- Sensacyjna, nie wiem czy wiarygodna - tak prokurator generalny Andrzej Seremet skomentował informację o tym, że CIA miało zapłacić Polsce 15 milionów dolarów za użyczenie willi w Kiejkutach, która służyła jako tajne więzienie dla podejrzewanych o terroryzm. - Zapewne zostanie ona w jakimś stopniu procesowo sprawdzona przez prokuratorów prowadzących postępowanie - dodał Seremet.
Jak pisze "Washington Post" w artykule zatytułowanym "Ukryta historia więzienia CIA w Polsce", pewnego dnia na początku 2003 roku w amerykańskiej ambasadzie w Warszawie pojawiło się dwóch wysokich rangą urzędników CIA, którzy wynieśli z budynku dwa duże kartony. W środku miało być 15 milionów dolarów w gotówce, które przyleciały dyplomatyczną pocztą z Niemiec. Według doniesień pieniądze były zapłatą dla Polski za użyczenie willi w Kiejkutach, która służyła jako tajne więzienie dla podejrzewanych o terroryzm.
Prokurator Andrzej Seremet, pytany w "Faktach po Faktach" o doniesienia "Washington Post" odpowiedział, że ta informacja jest "sensacyjna". - Nie wiem, czy wiarygodna. Zapewne zostanie ona w jakiś stopniu procesowo sprawdzona przez prokuratorów prowadzących postępowanie - ocenił Seremet.
- Wielokrotnie mówiłem, ze materiały tej sprawy właściwie w 90 procentach opatrzone są klauzulą niejawności. Do tego się muszę odwoływać - mówił Seremet o śledztwie w sprawie domniemanych więzień CIA w Polsce.
Wniosek o przedłużenie śledztwa
Pytany o to, kiedy można się spodziewać finału prokuratorskiego postępowania w tej sprawie, odpowiedział, że śledztwo zostanie przedłużone. - Na dniach Prokuratura Apelacyjna zwróci się do Prokuratury Generalnej o przedłużenie tego śledztwa. Zapoznamy się z tymi materiałami i zobaczymy w jakim kierunku to śledztwo zmierza i jakie jeszcze czynności są niezbędne do wykonania. I zdecydujemy o tym, na jaki okres go przedłużyć - mówił Andrzej Seremet w TVN24.

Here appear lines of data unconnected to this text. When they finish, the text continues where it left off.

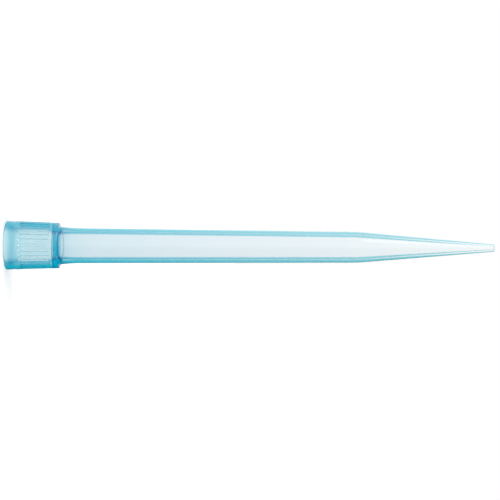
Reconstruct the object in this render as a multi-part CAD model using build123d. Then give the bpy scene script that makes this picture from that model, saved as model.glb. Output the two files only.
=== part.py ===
from build123d import *
import os
from math import atan2, pi, radians, tan

# Pipette tip, moulded in one piece from clear blue-tinted polypropylene. It would roll on its
# side, so it stands on its mouth. The centre of the mouth is the origin, and the axis is Z, with
# the fine end up. Lengths are in millimetres, and every z is a height above the rim's flat face.

# ---- Driving dimensions ---------------------------------------------------------------
overall_length = 90.0

# Socket: a flared mouth, a cylindrical seat that seals on the pipette's nozzle, then a taper
# up to the floor of the collar
seat_radius = 3.5
seat_start = 1.6  # above the rim
seat_length = 2.5
mouth_flare = 0.25  # how much wider than the seat the mouth is, in radius
socket_draft = 3.0  # degrees

# Collar, outside
rim_wall = 0.755
collar_length = 9.8
collar_draft = 1.84  # degrees
floor_thickness = 1.1

# Fine hollows round the collar, between ribs whose crests are flush with its taper
flute_count = 28
rib_width = 0.42
flute_depth = 0.2
flute_start = 3.0
plain_band = 1.85  # left smooth between the flutes and the shoulder

# Shallow groove and proud bead behind the lip of the rim
lip_groove_start = 1.05
lip_groove_width = 0.85
lip_groove_depth = 0.04
lip_bead_width = 0.6
lip_bead_height = 0.03

# Barrel: the ledge is the step from the socket down to the barrel's bore
ledge_width = 0.56
barrel_wall = 0.57
barrel_draft = 0.44  # degrees
root_thickening = 0.27  # extra wall where the barrel leaves the shoulder
root_flare_length = 3.7

# Graduation ring, a faint rise of the outside near the end of the barrel
level_ring_from_knee = 2.3
level_ring_width = 0.9
level_ring_height = 0.03

# Cone and orifice
cone_length = 25.1
tip_wall = 0.27
orifice_radius = 0.4
orifice_length = 1.5

# Moulded corner radii
rim_outer_round = 0.25
rim_inner_round = 0.12
shoulder_round = 0.25
root_round = 0.15
knee_round = 20.0
tip_round = 0.1
bore_entry_round = 0.15
floor_corner_round = 0.08
seat_edge_round = 0.5

ring_backing = 0.2  # how far a ring's section is sunk past the surface it joins or cuts
flare_share = 0.9  # share of the root's flare that its arc takes

# ---- Derived sizes --------------------------------------------------------------------
seat_end = seat_start + seat_length
floor_z = collar_length - floor_thickness
knee_z = overall_length - cone_length
mouth_radius = seat_radius + mouth_flare
rim_radius = mouth_radius + rim_wall
floor_radius = seat_radius - (floor_z - seat_end) * tan(radians(socket_draft))
bore_radius = floor_radius - ledge_width
tip_radius = orifice_radius + tip_wall


def collar_surface(z):
    """Outer radius of the collar's taper."""
    return rim_radius - z * tan(radians(collar_draft))


def barrel_bore(z):
    """Radius of the barrel's bore, which is drafted as its outside is."""
    return bore_radius - (z - floor_z) * tan(radians(barrel_draft))


def barrel_surface(z):
    """Outer radius of the barrel's taper."""
    return barrel_bore(z) + barrel_wall


# ---- Section --------------------------------------------------------------------------
# The root's flare is one large arc, as long as its two equal runs allow.
flare_run = root_flare_length / 2
flare_z = collar_length + flare_run
root_radius = barrel_surface(collar_length) + root_thickening
flare_lean = atan2(root_radius - barrel_surface(flare_z), flare_run)
flare_turn = flare_lean - radians(barrel_draft)
flare_round = flare_share * flare_run / tan(flare_turn / 2)

# Corners of the half section, as radius, height and corner round: up the outside from the
# mouth, then down the bore
corners = [
    (mouth_radius, 0, rim_inner_round),
    (rim_radius, 0, rim_outer_round),
    (collar_surface(collar_length), collar_length, shoulder_round),
    (root_radius, collar_length, root_round),
    (barrel_surface(flare_z), flare_z, flare_round),
    (barrel_surface(knee_z), knee_z, knee_round),
    (tip_radius, overall_length, tip_round),
    (orifice_radius, overall_length, 0),
    (orifice_radius, overall_length - orifice_length, 0),
    (barrel_bore(knee_z), knee_z, knee_round),
    (bore_radius, floor_z, bore_entry_round),
    (floor_radius, floor_z, floor_corner_round),
    (seat_radius, seat_end, 0),
    (seat_radius, seat_start, seat_edge_round),
]
outline = FilletPolyline(
    [(radius, 0, z) for radius, z, _ in corners],
    radius=[corner_round for _, _, corner_round in corners],
    close=True,
)
tip = revolve(make_face(outline), Axis.Z)


# ---- Rings ----------------------------------------------------------------------------
def ring(start, width, height, surface):
    """A ring round the axis whose section is a shallow arc on a surface. It stands proud of
    the surface by the height, or cuts into it where the height is negative."""
    end = start + width
    middle = start + width / 2
    backing = ring_backing if height > 0 else -ring_backing
    arc = ThreePointArc(
        (surface(start), 0, start),
        (surface(middle) + height, 0, middle),
        (surface(end), 0, end),
    )
    back = Polyline(
        (surface(end), 0, end),
        (surface(end) - backing, 0, end),
        (surface(start) - backing, 0, start),
        (surface(start), 0, start),
    )
    return revolve(make_face([arc, back]), Axis.Z)


lip_bead_start = lip_groove_start + lip_groove_width
level_ring_start = knee_z - level_ring_from_knee - level_ring_width / 2
tip -= ring(lip_groove_start, lip_groove_width, -lip_groove_depth, collar_surface)
tip += ring(lip_bead_start, lip_bead_width, lip_bead_height, collar_surface)
tip += ring(level_ring_start, level_ring_width, level_ring_height, barrel_surface)

# ---- Flutes ---------------------------------------------------------------------------
# Each flute is cut by a rod with round ends that lies along the collar's taper. The rod's
# radius follows from the flute's width and depth.
flute_end = collar_length - plain_band
flute_middle = (flute_start + flute_end) / 2
flute_width = 2 * pi * collar_surface(flute_middle) / flute_count - rib_width
rod_radius = (flute_width**2 / 4 + flute_depth**2) / (2 * flute_depth)
rod_lift = rod_radius - flute_depth
rod_start = Vector(0, -(collar_surface(flute_start) + rod_lift), flute_start)
rod_end = Vector(0, -(collar_surface(flute_end) + rod_lift), flute_end)
rod_section = Plane(origin=rod_start, z_dir=rod_end - rod_start) * Circle(rod_radius)
rod = extrude(rod_section, (rod_end - rod_start).length)
rod += [Pos(*end) * Sphere(rod_radius) for end in (rod_start, rod_end)]
tip -= [Rot(Z=360 * i / flute_count) * rod for i in range(flute_count)]

# ---- Output ---------------------------------------------------------------------------
os.makedirs("parts", exist_ok=True)
export_step(tip, "parts/pipette_tip.step")
print(
    f"pipette_tip: {tip.volume:.1f} mm3 of plastic, mouth {2 * mouth_radius:.2f} across,"
    f" rim {2 * rim_radius:.2f} across, bore {2 * bore_radius:.2f} across at the ledge,"
    f" knee {2 * barrel_surface(knee_z):.2f} across, {len(tip.solids())} solid"
)
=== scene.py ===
# %% [markdown]
# # A pipette tip in clear blue polypropylene
#
# A pipette tip is a hollow, tapered tube. Its wide collar is pushed onto the nozzle of a pipette
# and its long barrel holds the liquid. The real one is injection moulded in one shot, so it is
# one piece of plastic with one finish.
#
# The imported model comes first. It is the frame that everything else is fitted to, and it is
# kept in metres, with the mouth on the floor at the origin and the fine end up.

# %% Load the frame
from math import asin, atan2, hypot, pi, radians, sin, sqrt, tan

import bmesh
import bpy
from mathutils import Matrix, Vector


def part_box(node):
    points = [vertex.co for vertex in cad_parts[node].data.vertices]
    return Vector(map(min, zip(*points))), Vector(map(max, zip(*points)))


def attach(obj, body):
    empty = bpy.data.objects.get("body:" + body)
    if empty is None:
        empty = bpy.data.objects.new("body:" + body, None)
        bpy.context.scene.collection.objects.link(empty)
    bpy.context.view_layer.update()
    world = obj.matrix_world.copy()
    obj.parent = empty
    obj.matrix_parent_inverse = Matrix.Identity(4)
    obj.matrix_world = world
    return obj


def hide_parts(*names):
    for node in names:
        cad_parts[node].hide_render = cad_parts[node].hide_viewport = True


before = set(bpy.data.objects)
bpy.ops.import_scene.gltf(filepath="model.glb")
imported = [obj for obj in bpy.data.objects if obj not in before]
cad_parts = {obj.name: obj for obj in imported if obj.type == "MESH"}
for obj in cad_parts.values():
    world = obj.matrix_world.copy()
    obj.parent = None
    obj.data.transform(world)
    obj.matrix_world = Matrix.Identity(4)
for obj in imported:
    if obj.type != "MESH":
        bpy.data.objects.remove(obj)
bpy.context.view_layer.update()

scene = bpy.context.scene

# %% [markdown]
# ## Sizes
#
# The frame gives the length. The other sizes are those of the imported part, in millimetres, and
# are turned to metres where they are used, because Blender would take a bare 9.0 for nine
# metres.

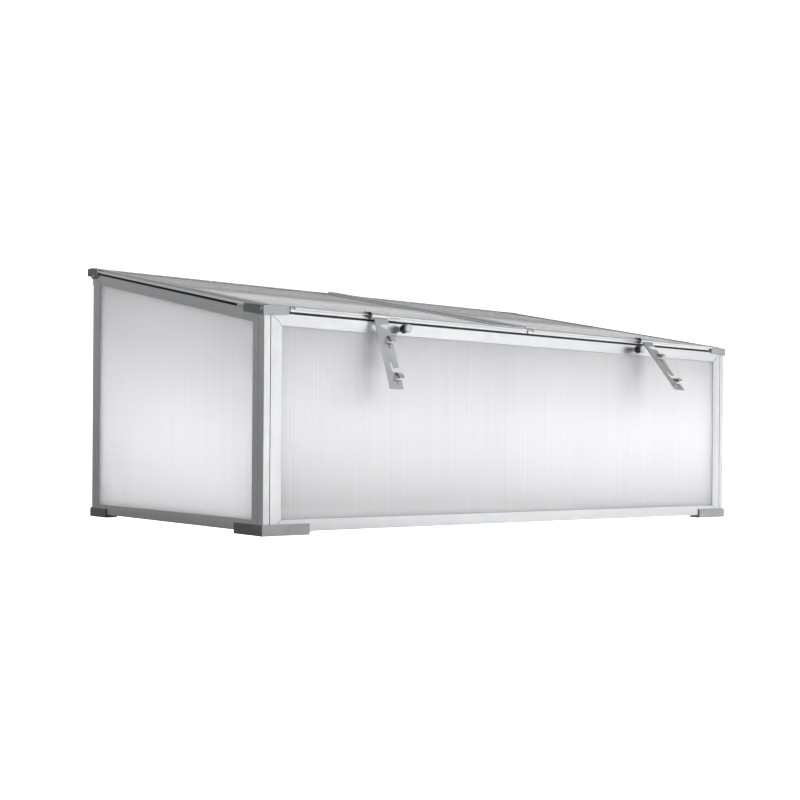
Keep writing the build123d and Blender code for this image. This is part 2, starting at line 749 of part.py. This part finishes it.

- Zapewne ten wniosek będzie uwzględniony, bo z tego, co wcześniej się zdążyłem zorientować, pewne czynności i działania prokuratury w tej sprawie muszą być wykonane. Potrzebny jest ten czas, żeby to sprawdzić - przekonywał prokurator generalny.
Jak tłumaczył, śledztwo trwa tak długo - od 2008 roku - bo "są tam pewne elementy zagraniczne". - Jest konieczność uzyskania materiałów w ramach wniosku o pomoc prawną ze Stanów Zjednoczonych i innych państw. To się realizuje naprawdę z opóźnieniem. I to jest głównym powodem, dla którego śledztwo jest przedłużane - wyjaśnił.